For CITIES
Cybersecurity risks and solutions for smart city platforms

Smart cities significantly improve quality of life, yet the growth of digitalisation inevitably leads to an increase in vulnerabilities — from attacks on critical infrastructure to manipulation of citizens’ data and local government decision-making.
To ensure that the “city of the future” does not turn into a “city of vulnerabilities,” it requires not only a multitude of sensors and cameras, but also a consolidated digital transformation strategy with a clearly defined cybersecurity framework, standards for all contractors, and transparent data protection requirements.
Key cybersecurity risks for smart cities
According to The Cybersecurity Risks of Smart City Technologies, there are several recurring types of attacks targeting smart cities:
- Attacks on critical infrastructure. Breaches of traffic management systems, energy grids, or public alert systems can paralyse a city, create chaos on the roads, or directly endanger people’s lives in crisis situations.
- Attacks on municipal databases. Large-scale DDoS attacks and malware can disrupt portals, payment systems, dispatch centres, and municipal databases, resulting in multi-million losses and prolonged service recovery periods.
- Fragmented IoT landscape. Thousands of cameras, meters, and controllers with varying levels of security, default passwords, and infrequent updates create a wide range of attack vectors — from intercepting traffic between sensors and gateways to compromising individual nodes and using them as entry points for further intrusions.
Solutions for a secure platform
Experts emphasise that smart city cybersecurity is not a single product, but a comprehensive multi-layered architecture embedded into the design of urban services even before pilot launches. In addition to widely recognised approaches such as zero trust architecture and encryption, digital platforms can implement:
- Purposeful data minimisation. By default, the city platform collects only the minimum amount of data required, actively anonymises and aggregates datasets, ensuring that even in the event of a breach, attackers do not obtain complete citizen profiles.

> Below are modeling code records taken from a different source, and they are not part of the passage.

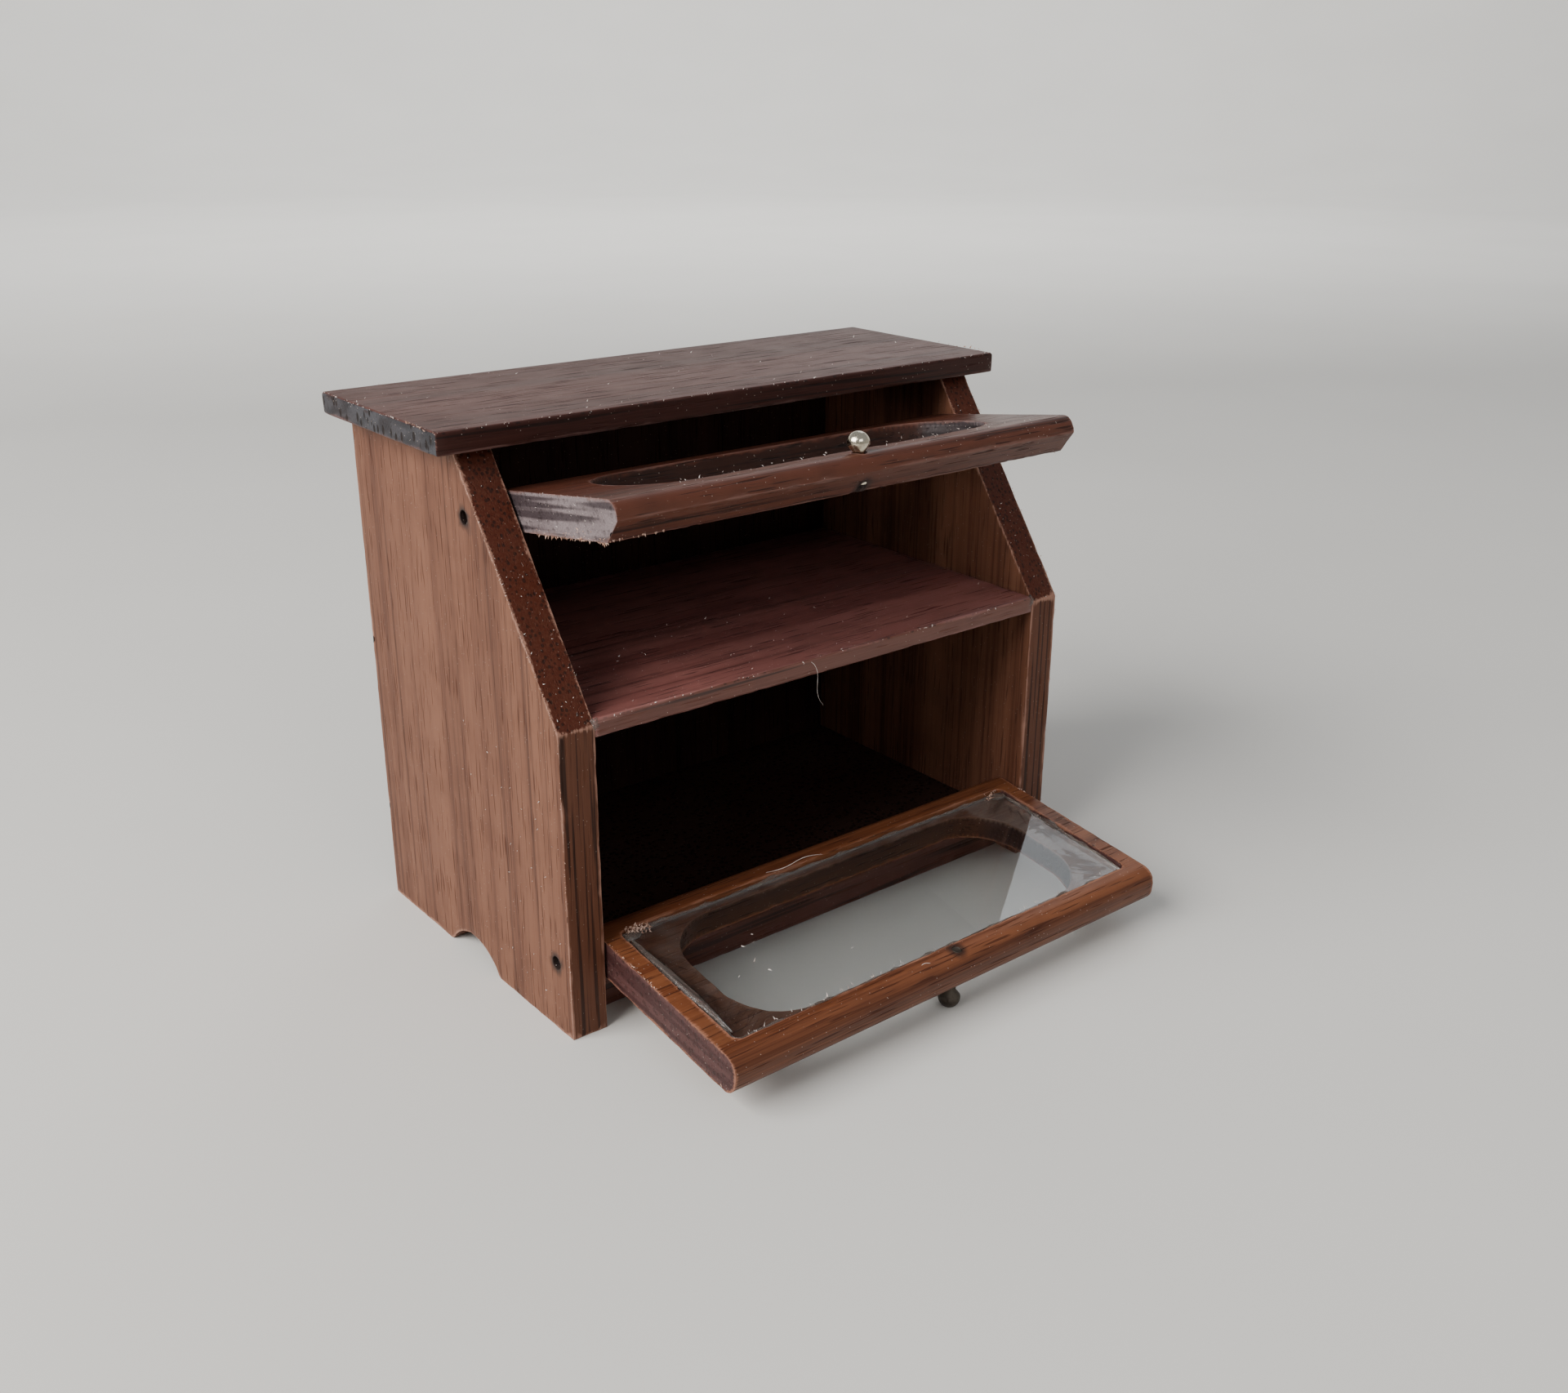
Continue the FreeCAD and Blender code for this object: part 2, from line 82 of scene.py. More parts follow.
camera_data = bpy.data.cameras.new("camera")
camera_data.lens = LENS
camera_data.sensor_width = 36
camera_data.clip_start = 1 * MM
camera_data.clip_end = 20
camera = bpy.data.objects.new("camera", camera_data)
turn = Matrix.Rotation(math.radians(CAMERA_HEADING), 4, "Z")
tilt = Matrix.Rotation(math.radians(90 + CAMERA_PITCH), 4, "X")
roll = Matrix.Rotation(math.radians(CAMERA_ROLL), 4, "Z")
camera.matrix_world = Matrix.Translation(CAMERA_PLACE) @ turn @ tilt @ roll
bpy.context.scene.collection.objects.link(camera)
bpy.context.scene.camera = camera
print("camera at", [round(v / MM, 1) for v in CAMERA_PLACE], "mm")

# %% [markdown]
# The light is a broad window high on the left, which makes the left side pale and drops a soft
# shadow to the right, a smaller window far behind on the right, which only shows as a bright
# patch in the glass, and a weak pale sky for what is left. Area lamps give soft edges.

# %% Lights
def window_light(name, place, aim, size, power, tint):
    """A rectangular lamp that faces a point, hidden from the camera itself."""
    lamp = bpy.data.lights.new(name, "AREA")
    lamp.shape = "RECTANGLE"
    lamp.size, lamp.size_y = size
    lamp.energy = power
    lamp.color = tint
    obj = bpy.data.objects.new(name, lamp)
    obj.location = place
    obj.rotation_euler = (Vector(aim) - Vector(place)).to_track_quat("-Z", "Y").to_euler()
    obj.visible_camera = False
    bpy.context.scene.collection.objects.link(obj)
    return obj


CASE_MIDDLE = (0, 0, 0.02)
LAMPS = [
    ("left_window", (-0.42, 0.02, 0.32), CASE_MIDDLE, (0.42, 0.30), 4.6, (1.0, 0.97, 0.94)),
    ("front_fill", (-0.10, -0.48, 0.34), CASE_MIDDLE, (0.30, 0.16), 0.55, (1.0, 0.98, 0.96)),
    ("far_window", (0.46, 0.36, 0.42), CASE_MIDDLE, (0.24, 0.34), 0.32, (0.92, 0.96, 1.0)),
    ("wall_wash", (0.20, 0.28, 0.50), (0.62, 1.10, 0.22), (0.50, 0.20), 7.0, (1.0, 0.99, 0.98)),
]
for lamp_settings in LAMPS:
    window_light(*lamp_settings)

world = bpy.data.worlds.new("pale_room")
world.use_nodes = True
sky = world.node_tree.nodes["Background"].inputs
sky["Color"].default_value = (0.88, 0.90, 0.93, 1)
sky["Strength"].default_value = 0.40
bpy.context.scene.world = world
print("lamps:", ", ".join(lamp[0] for lamp in LAMPS))

# %% [markdown]
# ## Writing node trees as sums
#
# A node tree is easier to read as arithmetic. `Value` wraps one output socket and overloads the
# operators, so `1 - mask * 0.4` adds its own Math nodes. `Tree` has one method, `node`, for any
# other node, and `Finish` is the tree of a material.

# %% Node arithmetic
class Value:
    """One output of a node that can be used in sums."""

    def __init__(self, owner, socket):
        self.owner = owner
        self.socket = socket

    def _sum(self, operation, other, swapped=False):
        pair = (other, self) if swapped else (self, other)
        return self.owner.node("ShaderNodeMath", {"operation": operation}, {0: pair[0], 1: pair[1]})

    def __add__(self, other):
        return self._sum("ADD", other)

    def __sub__(self, other):
        return self._sum("SUBTRACT", other)

    def __rsub__(self, other):
        return self._sum("SUBTRACT", other, swapped=True)

    def __mul__(self, other):
        return self._sum("MULTIPLY", other)

    def __or__(self, other):
        """The larger of two masks."""
        return self._sum("MAXIMUM", other)

    __radd__ = __add__
    __rmul__ = __mul__


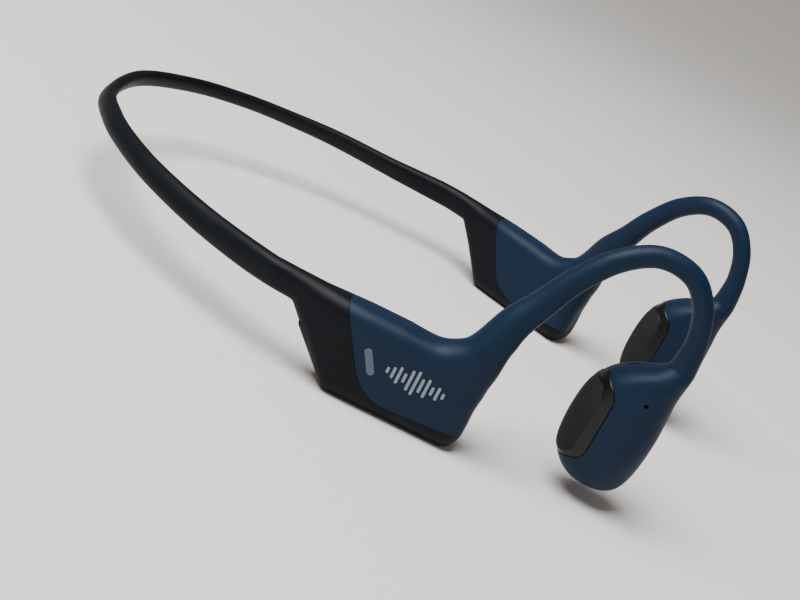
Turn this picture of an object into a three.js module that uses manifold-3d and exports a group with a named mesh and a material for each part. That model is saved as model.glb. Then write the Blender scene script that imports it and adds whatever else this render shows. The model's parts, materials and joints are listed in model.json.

- Transparent data governance. The city records who uses urban data, when, and for what purpose, maintains a public registry of datasets and partners, and provides citizens with greater control over how their data is used.
- Cyber resilience as a standard. Critical services have backup environments and offline operational scenarios, enabling compromised segments to be quickly isolated without fully shutting down city operations.
Security in MISTO is embedded at the architectural level: each module, integration, and request operates in a secure-by-default mode, while critical services have fallback operational scenarios.
The platform is built on Creatio, which supports security requirements aligned with HIPAA and SOC 2 standards and security audit recommendations. As a result, urban services are deployed on infrastructure that meets strict requirements for processing sensitive data in regulated industries, providing communities with resilient infrastructure that maintains operational continuity and data protection even in crisis conditions.